### DIRECTION
From the records below, transcribe only the lines running from the one with "The three.js and Blender code for this object" through the one with "return lofted(levels, basis(at, direction))". Keep both of those end lines.

### RECORDS TO USE
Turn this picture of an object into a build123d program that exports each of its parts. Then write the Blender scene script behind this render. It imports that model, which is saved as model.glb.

...

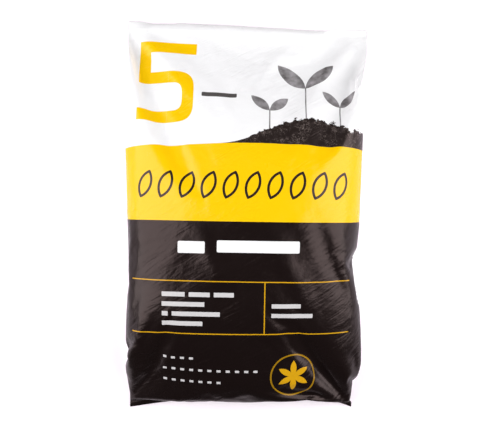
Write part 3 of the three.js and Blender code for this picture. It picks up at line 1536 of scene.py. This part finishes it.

...

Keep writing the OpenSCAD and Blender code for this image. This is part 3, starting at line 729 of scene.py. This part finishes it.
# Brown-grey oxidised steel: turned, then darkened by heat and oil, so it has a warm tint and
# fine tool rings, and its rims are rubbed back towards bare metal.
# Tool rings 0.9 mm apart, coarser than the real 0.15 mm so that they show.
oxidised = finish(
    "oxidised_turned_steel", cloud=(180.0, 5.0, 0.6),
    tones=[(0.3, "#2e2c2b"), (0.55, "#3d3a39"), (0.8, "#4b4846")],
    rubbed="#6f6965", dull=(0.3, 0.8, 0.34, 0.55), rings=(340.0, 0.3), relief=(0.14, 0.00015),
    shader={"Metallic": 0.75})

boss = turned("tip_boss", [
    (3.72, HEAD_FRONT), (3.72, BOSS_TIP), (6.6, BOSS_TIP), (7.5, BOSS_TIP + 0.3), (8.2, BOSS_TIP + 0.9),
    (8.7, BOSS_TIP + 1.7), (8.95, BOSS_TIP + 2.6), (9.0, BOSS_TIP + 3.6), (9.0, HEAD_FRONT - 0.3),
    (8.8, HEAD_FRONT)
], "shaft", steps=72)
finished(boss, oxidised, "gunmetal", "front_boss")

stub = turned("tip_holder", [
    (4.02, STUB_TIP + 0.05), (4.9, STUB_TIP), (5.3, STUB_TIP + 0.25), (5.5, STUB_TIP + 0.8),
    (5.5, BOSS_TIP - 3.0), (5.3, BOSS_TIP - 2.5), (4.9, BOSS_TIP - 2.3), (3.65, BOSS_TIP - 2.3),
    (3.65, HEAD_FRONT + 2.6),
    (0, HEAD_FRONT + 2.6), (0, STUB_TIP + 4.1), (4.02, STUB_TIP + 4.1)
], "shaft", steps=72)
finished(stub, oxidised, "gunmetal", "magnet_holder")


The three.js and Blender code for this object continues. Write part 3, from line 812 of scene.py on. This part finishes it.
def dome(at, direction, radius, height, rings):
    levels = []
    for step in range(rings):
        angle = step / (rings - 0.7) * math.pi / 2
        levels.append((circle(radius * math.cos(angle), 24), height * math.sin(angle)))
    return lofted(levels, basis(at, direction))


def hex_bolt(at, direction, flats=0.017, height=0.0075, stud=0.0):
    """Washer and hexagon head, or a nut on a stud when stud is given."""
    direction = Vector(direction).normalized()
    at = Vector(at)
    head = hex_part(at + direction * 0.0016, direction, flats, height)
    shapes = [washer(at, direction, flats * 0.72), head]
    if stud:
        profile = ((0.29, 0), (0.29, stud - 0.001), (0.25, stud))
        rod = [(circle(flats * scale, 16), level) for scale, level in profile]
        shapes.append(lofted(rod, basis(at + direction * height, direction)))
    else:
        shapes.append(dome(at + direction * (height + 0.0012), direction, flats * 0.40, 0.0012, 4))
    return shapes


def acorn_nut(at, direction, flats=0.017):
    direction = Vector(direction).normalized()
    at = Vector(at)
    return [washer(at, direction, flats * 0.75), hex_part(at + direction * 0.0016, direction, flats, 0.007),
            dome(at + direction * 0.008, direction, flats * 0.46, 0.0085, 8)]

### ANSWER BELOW
The three.js and Blender code for this object continues. Write part 3, from line 812 of scene.py on. This part finishes it.
def dome(at, direction, radius, height, rings):
    levels = []
    for step in range(rings):
        angle = step / (rings - 0.7) * math.pi / 2
        levels.append((circle(radius * math.cos(angle), 24), height * math.sin(angle)))
    return lofted(levels, basis(at, direction))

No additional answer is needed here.